Milky Treat

9 months ago


Enjoy this Venezuelan version of leche flan



Recipe by Marlyn Natera of the Venezuelan Embassy

Photographed by Miguel Abesamis of Studio 100

Makes 8-10 servings


Caramel Syrup:

½ cup Sugar

3 Tbsps Water



5 Eggs

2 Tbsps Pure vanilla extract

2 Tbsps Rum

1 (400g) can Condensed milk

1 ¼ cups Whole milk


  1. Prepare caramel syrup. Combine sugar and water in a small saucepan over low-medium heat. Stir constantly until syrup turns light golden brown and to keep it from burning.
  2. Turn off heat and pour caramel syrup immediately into the prepared mold or container. Tilt container to let syrup coat the bottom completely. Set aside.
  3. Crack the eggs into a blender together with the vanilla extract and rum. Pulse to mix and then add the condensed milk and whole milk.
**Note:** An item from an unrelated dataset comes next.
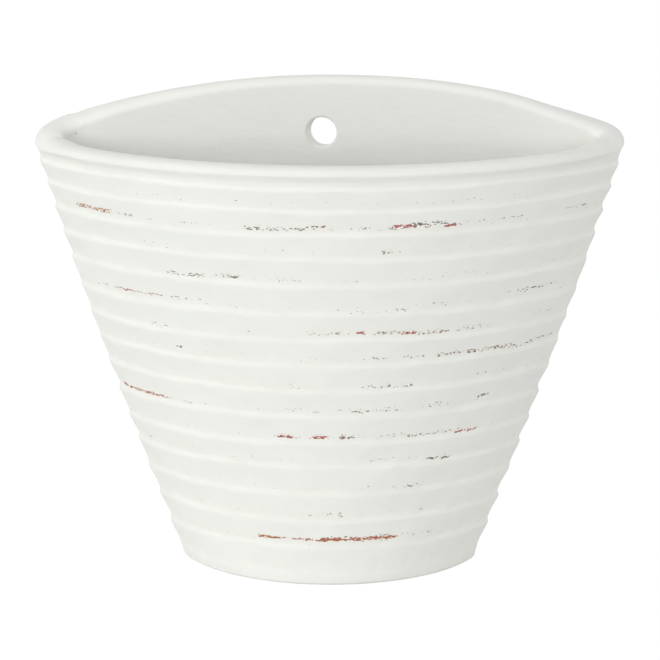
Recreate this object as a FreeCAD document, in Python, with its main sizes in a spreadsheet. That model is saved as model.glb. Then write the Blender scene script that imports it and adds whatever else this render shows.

Blend until smooth.
  4. Pour mixture into the prepared container. Seal the opening tightly with aluminum foil.
  5. Prepare a double-boiler (bain-marie) over a stove top. Place container with the milk mixture in the double-boiler and heat to boil. Lower heat then simmer for 45 minutes.
  6. To test if quesillo is done, stick a toothpick in the flan and if it comes out clean, it is ready. Allow to cool completely then chill in the refrigerator. Gently unmold on a serving plate and garnish with tropical fruits, if desired.